Orang bijak mengatakan bahwa ‘puasa bicara’ adalah tindakan pengendalian yang dapat memperindah diri, karena dengan pengendalian bicara seseorang bisa menahan diri untuk tidak lepas kendali. Orang yang terlalu banyak bicara bisa lepas kendali, sehingga tanpa sadar menyampaikan hal yang bisa menyakiti hati orang lain, karena kata-katanya bersifat membuka aib, melaknat, menghina, kotor dan merendahkan. Kata-kata sering bisa lebih tajam dari pedang, bisa melukai yang lebih menyakitkan, bisa menimbulkan dendam tujuh turunan. Omongan yang tidak terkendali bisa membuat orang kehilangan kecintaan, kasihsayang, kehormatan, kepercayaan, tidak itu saja bisa menggiring seseorang masuk ke hotel prodeo yang berjeruji besi karena menjadi masalah hukum.


Puasa bicara pada kontek yang lebih konteplatif dengan nuansa kebeningan hati sesungguhnya merupakan upaya berdiam diri, ‘tafakur’ agar sensitifitas batin kita lebih terasah.
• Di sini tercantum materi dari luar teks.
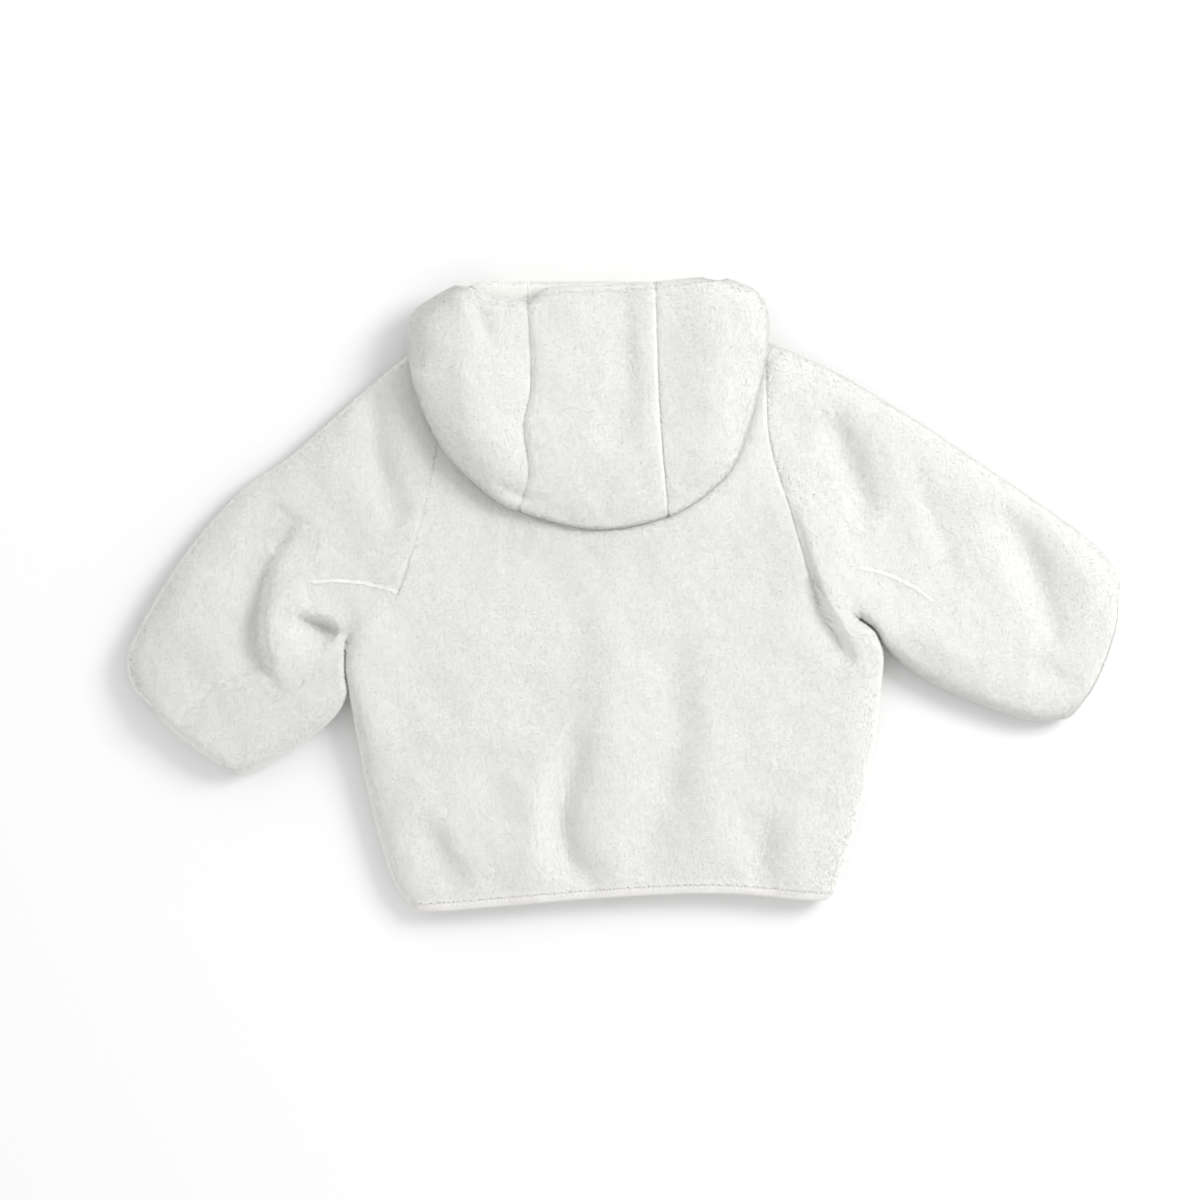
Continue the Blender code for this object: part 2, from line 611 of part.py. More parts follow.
def rounded_box(name, size, centre, surface):
    bpy.ops.mesh.primitive_cube_add(size=1, location=np.array(centre) * MM)
    piece = bpy.context.object
    piece.name = piece.data.name = name
    piece.scale = np.array(size) * MM
    bpy.ops.object.transform_apply(location=False, rotation=False, scale=True)
    rounding = piece.modifiers.new("rounding", "BEVEL")
    rounding.width = ZIP_BEVEL * MM
    rounding.segments = 2
    piece.data.materials.append(material(name, surface))
    for collection in piece.users_collection:
        collection.objects.unlink(piece)
    bpy.data.collections[COLLECTION].objects.link(piece)


def zip_pieces():
    """The closed zip in the front opening, and its slider at the top of the stand."""
    low = across("hem", ZIP_X, ZIP_X, [0.0])[0, 1]
    high = across("stand_top", ZIP_X, ZIP_X, [0.0])[0, 1] - SLIDER_LENGTH - SLIDER_BELOW_TOP
    width = 2 * (ZIP_HALF - SEAM_GAP)
    height = ZIP_CLEAR + ZIP_HEIGHT / 2
    lengths = {"zip": high - low, "zip_slider": SLIDER_LENGTH}
    middles = {"zip": (high + low) / 2, "zip_slider": high + SEAM_GAP + SLIDER_LENGTH / 2}
    for name in lengths:
        rounded_box(name, (width, lengths[name], ZIP_HEIGHT), (ZIP_X, middles[name], height), ZIP_PLASTIC)


def main():
    for old in list(bpy.data.objects):
        bpy.data.objects.remove(old, do_unlink=True)
    bpy.context.scene.collection.children.link(bpy.data.collections.new(COLLECTION))
    plush_pieces = {
        "back": (back(), False),
        "front_left": (front("left"), False),
        "front_right": (front("right"), False),
        "sleeve_left": (sleeve("left"), True),
        "sleeve_right": (sleeve("right"), True),
        "hood_side_left": (hood_side("left"), False),
        "hood_centre": (hood_centre(), False),
        "hood_side_right": (hood_side("right"), False),
        "neck_stand": (neck_stand(), False),
    }
    binding_pieces = {
        "hem_binding": (hem_binding(), False),
        "cuff_binding_left": (cuff_binding("left"), True),
        "cuff_binding_right": (cuff_binding("right"), True),
    }
    for pieces, surface in ((plush_pieces, PLUSH), (binding_pieces, BINDING)):
        for name, (wall, closed) in pieces.items():
            wall_object(name, wall, surface, closed)
    zip_pieces()


main()
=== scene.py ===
"""Looks of a baby's plush hooded jacket that lies face down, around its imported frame.

The outlines, layers and folds follow the part's, in millimetres. The folds are finer here, and steeper
at the elbow, at the right armhole and under both arms. Each cut piece is a backing shell, and its pile
is a mesh of small tufts that reach the solid's outside.
X runs towards the wearer's right, Y from the hem to the neck, Z up from the surface.
"""

from collections import namedtuple

import bpy
import numpy as np
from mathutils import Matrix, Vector


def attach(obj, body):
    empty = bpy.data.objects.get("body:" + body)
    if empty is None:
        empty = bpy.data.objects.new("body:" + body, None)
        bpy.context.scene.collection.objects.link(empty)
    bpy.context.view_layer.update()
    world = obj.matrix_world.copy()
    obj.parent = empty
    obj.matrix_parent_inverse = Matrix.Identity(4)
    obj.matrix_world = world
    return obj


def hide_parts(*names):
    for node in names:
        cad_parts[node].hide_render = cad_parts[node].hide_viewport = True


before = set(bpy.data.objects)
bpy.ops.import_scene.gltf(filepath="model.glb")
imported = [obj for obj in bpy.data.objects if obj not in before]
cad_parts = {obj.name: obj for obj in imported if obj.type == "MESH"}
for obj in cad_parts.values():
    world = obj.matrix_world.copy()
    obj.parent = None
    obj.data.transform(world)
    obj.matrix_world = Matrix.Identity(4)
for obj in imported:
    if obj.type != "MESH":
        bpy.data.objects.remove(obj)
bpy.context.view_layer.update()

MM = 0.001

# Cloth
WALL = 5.5                 # plush with its pile
THIN_WALL = 2.5            # what is left of the wall under the deepest folds
HOLLOW = 1.8               # least room between a wall and the one below it
HALF_GAP = 0.08            # half of the gap at a seam
PILE = 1.0                 # depth of the backing under the tips
TIP_ROOM = 0.9             # least cloth under the tips
BACKING_ROOM = 0.6         # and under the backing
GROOVE_DEPTH = 1.2         # seams sink into the pile, in a narrow groove between soft shoulders
GROOVE_WIDTH = 1.0
SHOULDER_DEPTH = 0.7
SHOULDER_WIDTH = 3.8
SOFT_EDGE = 6.0            # rounding of the hood's turned face edge
BINDING_WALL = 4.2
BINDING_INSET = 0.8
CUFF_INSET = 5.7           # the cuffs' binding is tucked in under the plush
CUFF_WALL = 2.6
BINDING_GAP = 0.25
LINING_PILE = 0.15         # share of the wall that the inner side's short pile fills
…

Dengan memilih mengistirahatkan mulut berarti member ruang untuk hati kita yang lebih leluasa bicara banyak, lalu kita yang harus menjadi pendengar setia, sehingga bisa menajamkan mata, telinga dan pikiran kita sehingga mampu melihat, mendengar dan memikirkan hal-hal yang selama ini tidak mampu atau tidak sempat kita lihat, dengar, dan pikirkan. Ruh intropeksi bisa kita hembuskan terus menerus sehingga kita tidak bebal, tuli dari suara hati kita sendiri. Semangat spiritual bisa kita sentuhkan agar kita makin dekat dengan Allah SWT dan makin menjadikan kita selalu bersyukur, tidak gelisah terus-menerus karena masih merasa kurang dan kurang, masih merasa benar dan benar, masih merasa pintar dan pintar.


Kesalahan bicara bila kita rajin mengevaluasi diri tentu bisa saja terjadi pada kita, termasuk kesalahan bicara pada orang yang kita cintai. Mungkin saja kesalahan ini klimak yang tak tertahankan dan merupakan akumulasi ‘kemenerimaan’ sepihak yang tak kesampaian untuk diucapkan. Bisa saja karena kebebalan sepihak yang memang sulit menerima kritikan, sepihak yang toleransinya kurang, sepihak yang amat sensitif. Untuk itu sebaiknya semua orang juga sadar punya kewajiban ‘bercermin’, mencari sisi minus dari dirinya yang bisa memicu omongan orang yang menyakitkan. Cerna terlebih dulu ‘kata yang kita klaim menyakitkan’ itu, jangan-jangan itu memang sebuah kritik konstruktif dan sebuah kejujuran yang justru sedang dan akan menyelamatkan kita.